LAUSR

Industrial process tomography (PT) possesses unique advantages in multiphase distribution imaging. Oil–gas–water three-phase distribution has coexisting high-impedance contrast and low-impedance contrast medium, possessing a challenge to traditional PT sensing technique. An original concept of multifrequency ultrasonic tomography (MFUT) is proposed, which reconstructs oil–gas–water three-phase distribution with the single modality of UT. Operated in the transmissive ultrasonic tomography (UT) framework, the proposed MFUT quantifies attenuation spectrum response under frequency-modulated chirp signal excitation and extracts fluid absorption coefficient through partial differential modeling of frequency attenuation response.
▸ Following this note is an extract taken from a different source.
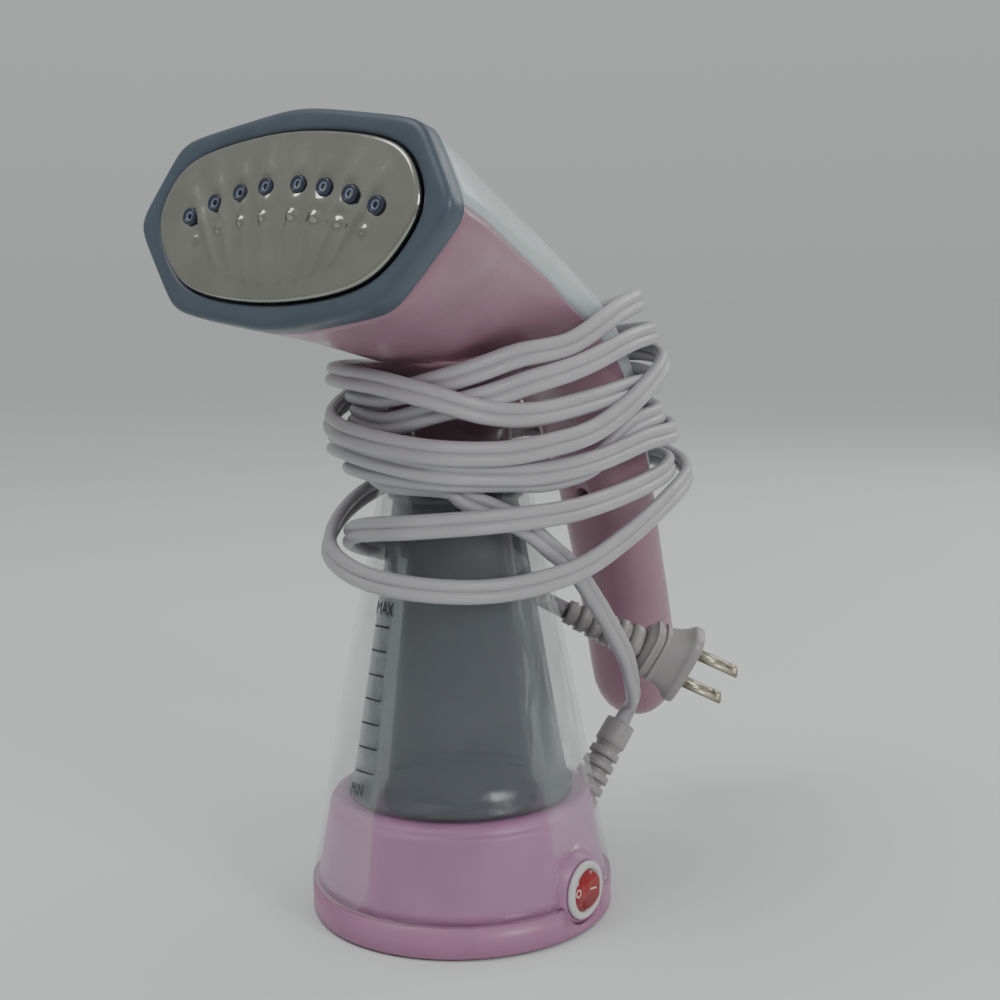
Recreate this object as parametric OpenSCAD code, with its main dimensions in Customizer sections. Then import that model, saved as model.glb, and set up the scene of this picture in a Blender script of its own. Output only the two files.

Artifacts introduced by lateral scattering is further alleviated through beam angle modification during assembling of the sensitivity matrix. Thus, the MFUT method is theoretically less sensitive to nonlinear error introduced by the reflection/refraction/scattering effect. In numerical and experimental results, quantitative attenuation characterization offers MFUT the capability of reconstructing gas–water/oil–water/oil–gas–water multiphase distribution with higher accuracy, boundary preservation, and image purity. Synthetic modeling of spectral attenuation also outperforms the single-frequency image fusion and frequency difference reconstruction, from which the MFUT is proven feasible to investigate a multiphase system.